KL Report

SRINAGAR

January 18, 2014

A high drama unfolded at the LoC near Slamabad after recovery of 114 packets of brown sugar from a Pakistani truck carrying almonds. As J&K police booked the driver and seized the truck that carried the huge volume of drugs valuing over Rs 100 crore, Pakistani army did not accept its convoy and sought all the trucks.

Reports from Slamabad said the Pakistani trucks that had crossed to the Slamabad were waiting at Kaman Post till 3 am in the night to get permission to cross the LoC. After it was formally denied, the caravan returned back to Slamabad trade facilitation centre (TFC).

“Right now the situation is that we have 49 Pakistani trucks at Slamabad and there are 25 trucks from this side in Chakothi,” one trade told The KL from Slamabad. “Now the two sides are expected to meet at zero line at around 3 pm to sort out the issue.”

The brown sugar was recovered during the routine scanning exercise on Friday. Initially police said it is something suspicious but it was later identified as brown sugar. Police immediately arrested the truck driver and seized the truck. But Pakistan army refused to accept the incomplete convoy of trucks and did not permit the trucks from this side to return home.

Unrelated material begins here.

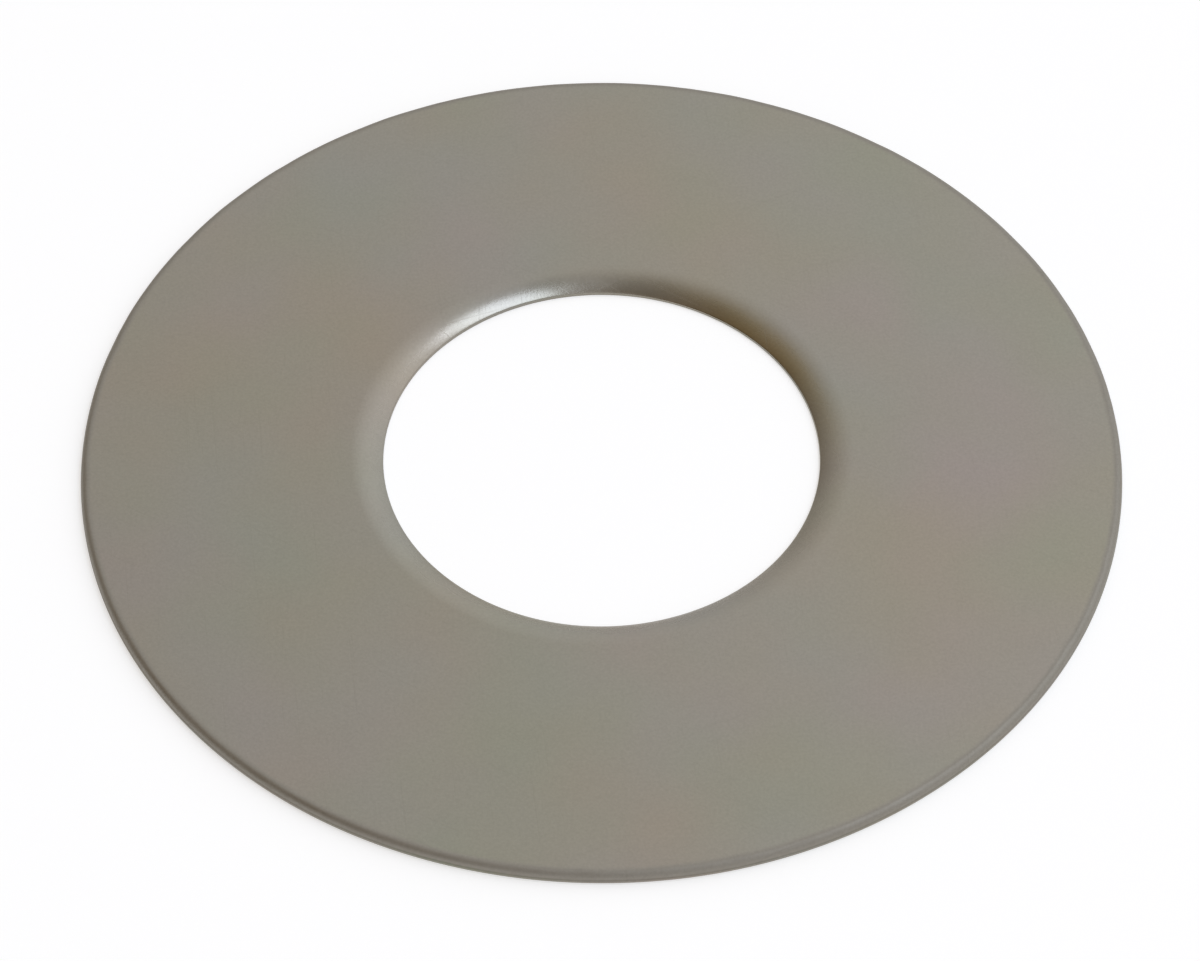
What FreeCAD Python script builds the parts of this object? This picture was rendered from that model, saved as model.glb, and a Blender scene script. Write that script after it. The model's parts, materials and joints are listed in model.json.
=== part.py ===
import FreeCAD, Part
import math
import os

import Sketcher
from FreeCAD import Vector

# Thin plain washer for a 10 mm bolt, punched from stainless sheet and tumbled.
# Z is the axis of the hole. The washer lies on Z = 0, with the rolled edge of its hole on top.
# The hole is punched from above: its upper edge is drawn down into a wide soft roll, below that
# the punch burnished a narrow land, and the last of the sheet broke away in a leaning fracture.
# The blank is cut out the other way up, so its rim has the roll below and the fracture above.
# Tumbling then took the burrs off both fractures and left a small round break at the hole and a
# broad one at the rim.

# Driving sizes in millimetres: name, value and what it measures.
SIZES = (
    ("outer_diameter", 25.0, "across the rim"),
    ("hole_diameter", 10.5, "across the burnished land of the hole"),
    ("sheet_thickness", 0.3, "sheet that the washer is punched from"),
    ("hole_roll_width", 0.78, "reach of the rolled edge from the land across the top face"),
    ("hole_roll_depth", 0.235, "drop of the rolled edge below the top face"),
    ("hole_roll_nose", 0.04, "radius that turns the rolled edge into the land"),
    ("hole_fracture_height", 0.015, "fracture under the land, down to the bottom face"),
    ("hole_break_radius", 0.01, "tumbled round at the lower edge of the hole"),
    ("rim_roll_width", 0.1, "reach of the rim's rolled edge across the bottom face"),
    ("rim_roll_depth", 0.05, "rise of the rim's rolled edge above the bottom face"),
    ("rim_roll_nose", 0.025, "radius that turns the rim's rolled edge into its land"),
    ("rim_fracture_height", 0.19, "fracture above the land, up to the top face"),
    ("rim_break_radius", 0.15, "tumbled round at the upper edge of the rim"),
    ("fracture_lean", 0.01, "how far a fracture draws back from its land"),
    ("least_land", 0.005, "land that is left when thinner sheet shortens a roll"),
)
NODE = "washer"

# Start and end of a curve in a sketch, and the point and axis that every sketch has.
START, END = 1, 2
ORIGIN, HORIZONTAL_AXIS = -1, -1


def make_sheet(doc):
    """Writes each driving size to a row of the sheet: name, value and meaning."""
    sheet = doc.addObject("Spreadsheet::Sheet", "Sizes")
    for row, (name, value, meaning) in enumerate(SIZES, start=1):
        sheet.set(f"A{row}", name)
        sheet.set(f"B{row}", str(value))
        sheet.setAlias(f"B{row}", name)
        sheet.set(f"C{row}", meaning)
    return sheet


def origin_plane(body, role):
    """The plane of the body's own origin that has this role."""
    return next(plane for plane in body.Origin.OriginFeatures if plane.Role == role)


def arc(centre, radius, first, last):
    """Arc that runs anticlockwise from one angle to the other, in degrees."""
    circle = Part.Circle(centre, Vector(0, 0, 1), radius)
    return Part.ArcOfCircle(circle, math.radians(first), math.radians(last))


def rolled_edge(corner, turn, width, depth, nose):
    """Two arcs of a rolled edge at a corner: a wide one off the face, then the nose into the wall.

    turn is 1 where the face runs outward from the corner and the wall runs down,
    and -1 where the face runs inward and the wall runs up.
    """
    reach = (width ** 2 - 2 * width * nose + depth ** 2) / (2 * (depth - nose))
    wide_centre = Vector(width, -reach, 0)
    nose_centre = Vector(nose, -depth, 0)
    slope = math.degrees(math.atan2(width - nose, reach - depth))
    upright = 90 if turn > 0 else 270
    wide = arc(corner + wide_centre * turn, reach, upright, upright + slope)
    small = arc(corner + nose_centre * turn, nose, upright + slope, upright + 90)
    return wide, small


def roll_depth(size, edge):
    """A roll's full depth, or what thinner sheet leaves of it above the fracture and a land."""
    room = size["sheet_thickness"] - size[f"{edge}_fracture_height"] - size["least_land"]
    return min(size[f"{edge}_roll_depth"], room)


def section_curves(size):
    """Curves of half the washer's section, anticlockwise, with radius across and height up."""
    hole = size["hole_diameter"] / 2
    rim = size["outer_diameter"] / 2
    top = size["sheet_thickness"]
    lean = size["fracture_lean"]
    hole_break = size["hole_break_radius"]
    rim_break = size["rim_break_radius"]
    hole_depth = roll_depth(size, "hole")
    rim_depth = roll_depth(size, "rim")

    rim_roll, rim_nose = rolled_edge(
        Vector(rim, 0, 0), -1, size["rim_roll_width"], rim_depth, size["rim_roll_nose"])
    hole_roll, hole_nose = rolled_edge(
        Vector(hole, top, 0), 1, size["hole_roll_width"], hole_depth, size["hole_roll_nose"])
    rim_break_centre = Vector(rim - lean - rim_break, top - rim_break, 0)
    hole_break_centre = Vector(hole + lean + hole_break, hole_break, 0)

    rim_land_foot = Vector(rim, rim_depth, 0)
    rim_land_head = Vector(rim, top - size["rim_fracture_height"], 0)
    hole_land_head = Vector(hole, top - hole_depth, 0)
    hole_land_foot = Vector(hole, size["hole_fracture_height"], 0)
    return {
        "bottom_face": Part.LineSegment(
            Vector(hole_break_centre.x, 0, 0), Vector(rim - size["rim_roll_width"], 0, 0)),
        "rim_roll": rim_roll,
        "rim_nose": rim_nose,
        "rim_land": Part.LineSegment(rim_land_foot, rim_land_head),
        "rim_fracture": Part.LineSegment(rim_land_head, rim_break_centre + Vector(rim_break, 0, 0)),
        "rim_break": arc(rim_break_centre, rim_break, 0, 90),
        "top_face": Part.LineSegment(
            Vector(rim_break_centre.x, top, 0), Vector(hole + size["hole_roll_width"], top, 0)),
        "hole_roll": hole_roll,
        "hole_nose": hole_nose,
        "hole_land": Part.LineSegment(hole_land_head, hole_land_foot),
        "hole_fracture": Part.LineSegment(hole_land_foot, hole_break_centre - Vector(hole_break, 0, 0)),
        "hole_break": arc(hole_break_centre, hole_break, 180, 270),
    }


def join_curves(sketch, curve):
    """Closes the section: every curve runs smoothly into the next, but for the foot of each fracture."""
    names = list(curve)
    for name, following in zip(names, names[1:] + names[:1]):
        joint = "Coincident" if name in ("rim_land", "hole_land") else "Tangent"
        sketch.addConstraint(Sketcher.Constraint(joint, curve[name], END, curve[following], START))
    sketch.addConstraint(Sketcher.Constraint("PointOnObject", curve["bottom_face"], START, HORIZONTAL_AXIS))
    for name in ("bottom_face", "top_face"):
        sketch.addConstraint(Sketcher.Constraint("Horizontal", curve[name]))
    for name in ("rim_land", "hole_land"):
        sketch.addConstraint(Sketcher.Constraint("Vertical", curve[name]))


def bind(sketch, constraint, expression):
    """Adds a dimension to the sketch and takes its value from the sheet."""
    index = sketch.addConstraint(constraint)
    sketch.setExpression(f"Constraints[{index}]", expression)


def bind_across(sketch, first, last, value, expression):
    """Distance along the radius from one point to another, each a curve and one of its ends."""
    bind(sketch, Sketcher.Constraint("DistanceX", *first, *last, value), expression)


def bind_up(sketch, first, last, value, expression):
    """Height from one point to another, each a curve and one of its ends."""
    bind(sketch, Sketcher.Constraint("DistanceY", *first, *last, value), expression)


def bind_radius(sketch, which, value, expression):
    """Radius of one arc."""
    bind(sketch, Sketcher.Constraint("Radius", which, value), expression)


def depth_rule(edge):
    """The rule of roll_depth, as the sheet's own expression."""
    room = f"Sizes.sheet_thickness - Sizes.{edge}_fracture_height - Sizes.least_land"
    return f"min(Sizes.{edge}_roll_depth; {room})"


def size_section(sketch, curve, size):
    """Ties every dimension of the section to the sheet."""
    centre = (ORIGIN, START)
    hole_land_head = (curve["hole_land"], START)
    hole_land_foot = (curve["hole_land"], END)
    rim_land_foot = (curve["rim_land"], START)
    rim_land_head = (curve["rim_land"], END)
    top_face = (curve["top_face"], START)

    bind_across(sketch, centre, hole_land_head, size["hole_diameter"] / 2, "Sizes.hole_diameter / 2")
    bind_across(sketch, centre, rim_land_foot, size["outer_diameter"] / 2, "Sizes.outer_diameter / 2")
    bind_up(sketch, centre, top_face, size["sheet_thickness"], "Sizes.sheet_thickness")

    bind_across(sketch, hole_land_head, (curve["hole_roll"], START), size["hole_roll_width"],
                "Sizes.hole_roll_width")
    bind_up(sketch, hole_land_head, top_face, roll_depth(size, "hole"), depth_rule("hole"))
    bind_radius(sketch, curve["hole_nose"], size["hole_roll_nose"], "Sizes.hole_roll_nose")

    bind_across(sketch, (curve["rim_roll"], START), rim_land_foot, size["rim_roll_width"],
                "Sizes.rim_roll_width")
    bind_up(sketch, centre, rim_land_foot, roll_depth(size, "rim"), depth_rule("rim"))
    bind_radius(sketch, curve["rim_nose"], size["rim_roll_nose"], "Sizes.rim_roll_nose")

    bind_up(sketch, centre, hole_land_foot, size["hole_fracture_height"], "Sizes.hole_fracture_height")
    bind_across(sketch, hole_land_foot, (curve["hole_fracture"], END), size["fracture_lean"],
                "Sizes.fracture_lean")
    bind_radius(sketch, curve["hole_break"], size["hole_break_radius"], "Sizes.hole_break_radius")

    bind_up(sketch, rim_land_head, top_face, size["rim_fracture_height"], "Sizes.rim_fracture_height")
    bind_across(sketch, (curve["rim_fracture"], END), rim_land_head, size["fracture_lean"],
                "Sizes.fracture_lean")
    bind_radius(sketch, curve["rim_break"], size["rim_break_radius"], "Sizes.rim_break_radius")


def make_section(body, size):
    """Sketch of half the washer's section, on the upright plane through its axis."""
    sketch = body.newObject("Sketcher::SketchObject", "Section")
    sketch.AttachmentSupport = [(origin_plane(body, "XZ_Plane"), "")]
    sketch.MapMode = "FlatFace"
    curve = {name: sketch.addGeometry(shape, False) for name, shape in section_curves(size).items()}
    join_curves(sketch, curve)
    size_section(sketch, curve, size)
    return sketch


def make_washer(doc, size):
    """The washer: its section turned once round the axis of the hole."""
    body = doc.addObject("PartDesign::Body", "Washer")
    body.Label = NODE
    section = make_section(body, size)
    ring = body.newObject("PartDesign::Revolution", "Ring")
    ring.Profile = section
    ring.ReferenceAxis = (section, ["V_Axis"])
    ring.Angle = 360
    body.Tip = ring
    body.Placement = FreeCAD.Placement(Vector(0, 0, 0), FreeCAD.Rotation())
    return body


def check(doc, body):
    """Stops if anything in the document failed, or the washer isn't one valid solid."""
    for item in doc.Objects:
        if "Invalid" in item.State or "Error" in item.State:
            raise RuntimeError(f"{item.Label} didn't build: {item.State}")
    shape = body.Shape
    if shape.isNull() or not shape.isValid() or len(shape.Solids) != 1:
        raise RuntimeError(f"{body.Label} isn't one valid solid")


def main():
    doc = FreeCAD.newDocument("PlainWasher")
    make_sheet(doc)
    doc.recompute()
    size = {name: value for name, value, meaning in SIZES}
    washer = make_washer(doc, size)
    doc.recompute()
    check(doc, washer)
    os.makedirs("parts", exist_ok=True)
    washer.Shape.exportStep(f"parts/{washer.Label}.step")


main()
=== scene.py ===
import json
import math
import random

import bpy
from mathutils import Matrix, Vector


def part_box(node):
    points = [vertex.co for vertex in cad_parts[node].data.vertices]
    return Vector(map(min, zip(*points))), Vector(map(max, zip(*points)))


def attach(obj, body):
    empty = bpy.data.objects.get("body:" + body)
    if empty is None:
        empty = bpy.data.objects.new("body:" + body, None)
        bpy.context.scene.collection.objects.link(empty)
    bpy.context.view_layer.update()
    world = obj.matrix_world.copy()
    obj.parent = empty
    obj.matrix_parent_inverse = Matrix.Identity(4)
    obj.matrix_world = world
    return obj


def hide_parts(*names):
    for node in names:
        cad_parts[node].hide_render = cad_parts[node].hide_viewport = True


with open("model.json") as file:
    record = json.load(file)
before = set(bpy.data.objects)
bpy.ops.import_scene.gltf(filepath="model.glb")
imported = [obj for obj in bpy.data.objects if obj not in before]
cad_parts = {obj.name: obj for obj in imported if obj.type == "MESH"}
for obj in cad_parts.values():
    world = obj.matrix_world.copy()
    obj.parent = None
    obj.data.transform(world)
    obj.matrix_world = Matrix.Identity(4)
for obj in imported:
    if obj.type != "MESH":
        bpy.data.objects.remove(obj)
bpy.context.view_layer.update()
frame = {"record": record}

# The punched washer, as in the solid model. Lengths are in metres, and MM is one millimetre.
MM = 0.001
LOWEST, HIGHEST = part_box("washer")
RIM = (HIGHEST.x - LOWEST.x) / 2
BOTTOM = LOWEST.z
TOP = HIGHEST.z
BORE = next(mount for mount in frame["record"]["mounts"] if mount["name"] == "bore")
HOLE = BORE["dims"]["r_mm"] * MM

HOLE_ROLL_WIDTH = 0.78 * MM
HOLE_ROLL_DEPTH = 0.235 * MM
HOLE_ROLL_NOSE = 0.04 * MM
HOLE_FRACTURE = 0.015 * MM
HOLE_BREAK = 0.01 * MM
RIM_ROLL_WIDTH = 0.1 * MM
RIM_ROLL_DEPTH = 0.05 * MM
RIM_ROLL_NOSE = 0.025 * MM
RIM_FRACTURE = 0.19 * MM
RIM_BREAK = 0.15 * MM
LEAN = 0.01 * MM

# How far the tumbled wear of the rim fades out over the top face.
RIM_MARGIN = 0.1 * MM

# The unevenness of a real washer: how much each size changes round the ring. A size in MM is a length,
# and any other is a share of the size that it changes.
OUTLINE_CHANGE = 0.004 * MM
ROLL_WIDTH_CHANGE = 0.08
ROLL_DEPTH_CHANGE = 0.03
RIM_BREAK_CHANGE = 0.1
HOLE_SHEAR_CHANGE = 0.2
RIM_SHEAR_CHANGE = 0.01 * MM
NICK_DEPTH = 0.02 * MM

# Ranges that the random parts of a wave and of a nick are drawn from. A nick's width is in radians.
WAVE_SIZES = (0.3, 1.0)
NICK_WIDTHS = (0.01, 0.03)
NICK_SHARES = (0.3, 1.0)

# Mesh steps round the ring, and along each stretch of the section.
TURN_STEPS = 720
FACE_STEPS = 8
HOLE_ROLL_STEPS = 24
HOLE_NOSE_STEPS = 8
HOLE_BREAK_STEPS = 5
RIM_ROLL_STEPS = 8
RIM_NOSE_STEPS = 5
RIM_BREAK_STEPS = 10
MARGIN_STEPS = 4
WALL_STEPS = 3

# The steel's linear colour where it leans to green and to pink and where it is worn, the tints that change
# its blue, and the shades of the fine grain and of the cloudy spots.
STEEL_GREENISH = (0.296, 0.291, 0.242, 1)
STEEL_PINKISH = (0.322, 0.282, 0.242, 1)
STEEL_WORN = (0.326, 0.304, 0.265, 1)
LESS_BLUE = (1.0, 1.0, 0.94, 1)
MORE_BLUE = (1.0, 1.0, 1.06, 1)
GRAIN_SHADE = (0.95, 1.04)
CLOUD_SHADE = (-0.03, 0.03)

# The patterns of the steel: how many features there are in a metre, and how finely each is broken up.
GRAIN_SCALE = 14000
GRAIN_DETAIL = 3.0
GRAIN_ROUGHNESS = 0.6
CLOUD_SCALE = 900
CLOUD_DETAIL = 3.0
PATCH_SCALE = 170
PATCH_DETAIL = 2.0
PATCH_SHIFT = 0.2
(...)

The truck was carrying almonds for a  Bandipore based trader Showkat Habib. Police have arrested the trader and another Baramulla based trader Traiq. “We have been told that a couple of more people have also been rounded up,” a trader from Slamabad said.

A senior cross LoC trader said Showkat was actually a forwarding and commissioning agent of an Amritsar based trader. “We do not know how it happened and who owns the brown sugar,” a senior trader said. “It will be unveiled by the police now.”

The trader surprised how the brown sugar laden truck was permitted into J&K. “There is a check post where the security agencies of Pakistan are scanning everything that is sent to J&K and we also have the same system,” the trader said. He was at loss to offer any plausible explanation why it should happen. However, he was categoric that last time when a few kilograms of brown sugar were recovered from a north Kashmir truck that had crossed with merchandise to other side, the investigations were lazy. “Had the police acted tough then, it might not have happened now,” the trader, currently in Delhi, said.

This is not for the first time that the trucks from either side are hostaged on either side. Two years back, a similar situation emerged over some administrative issue.